Reid was referring to an intense, behind-the-scenes battle being waged over a new rule issued last year by the National Mediation Board, which handles airline and railroad labor cases. The NMB said that airline workers could form a new union if a majority of those voting favored that step; the old rule said that a majority of workers eligible to vote had to support forming a union.

That small but significant distinction has infuriated House Republicans. So in their FAA reauthorization bill, they included language repealing that NMB rule. Delta Airlines, which has successfully defeated several unionizing initiatives, has been pushing for that provision.

“A union contract with a private company, it doesn’t belong in a bill. It can’t be in a bill,” said an exasperated Sen. John D. Rockefeller, D-W. Va., who as chairman of the Senate Commerce Committee is a key player in the FAA reauthorization fight.

“It’s very easy to solve this. It’s embarrassingly easy, shamefully easy,” Rockefeller said at a news conference Wednesday with Reid and other Democrats. “All we have to do is pass a clean bill of extension.”

Congress has done that 20 times in the past, failing repeatedly since 2007 to enact a long-term reauthorization of the FAA legislation. Rockefeller was at a loss to explain why Democrats were unable to do so in the last Congress, when they controlled both houses of Congress and the White House.

“I don’t know why we didn’t do it,” he said. “But we’re dealing now with the present.”

In the present, lawmakers can’t agree on a short-term temporary fix, let alone a long-term FAA extension.

Swanson, for his part, doesn’t understand what the sticking points are and doesn’t care to.
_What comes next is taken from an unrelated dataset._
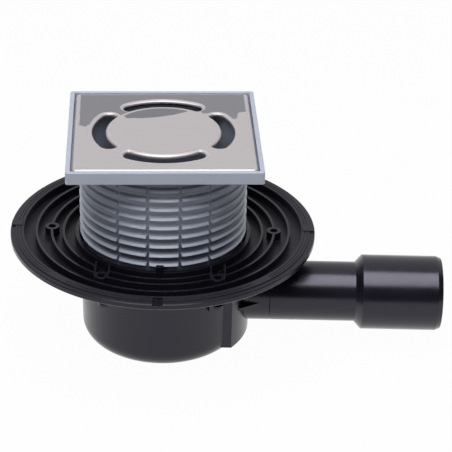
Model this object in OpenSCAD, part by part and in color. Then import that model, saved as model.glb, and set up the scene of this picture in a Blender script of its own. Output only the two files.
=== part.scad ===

“I haven’t followed it a lot, only because I’m now working crazy hours to bid in the private market to try to put my people back to work,” he said. “So I can’t say I know all of the circumstances. I’m sure there’s more to the story than I know. However, it doesn’t change the fact that these people went on vacation. You had a problem, you walked away from it, and left a bunch of people hanging.”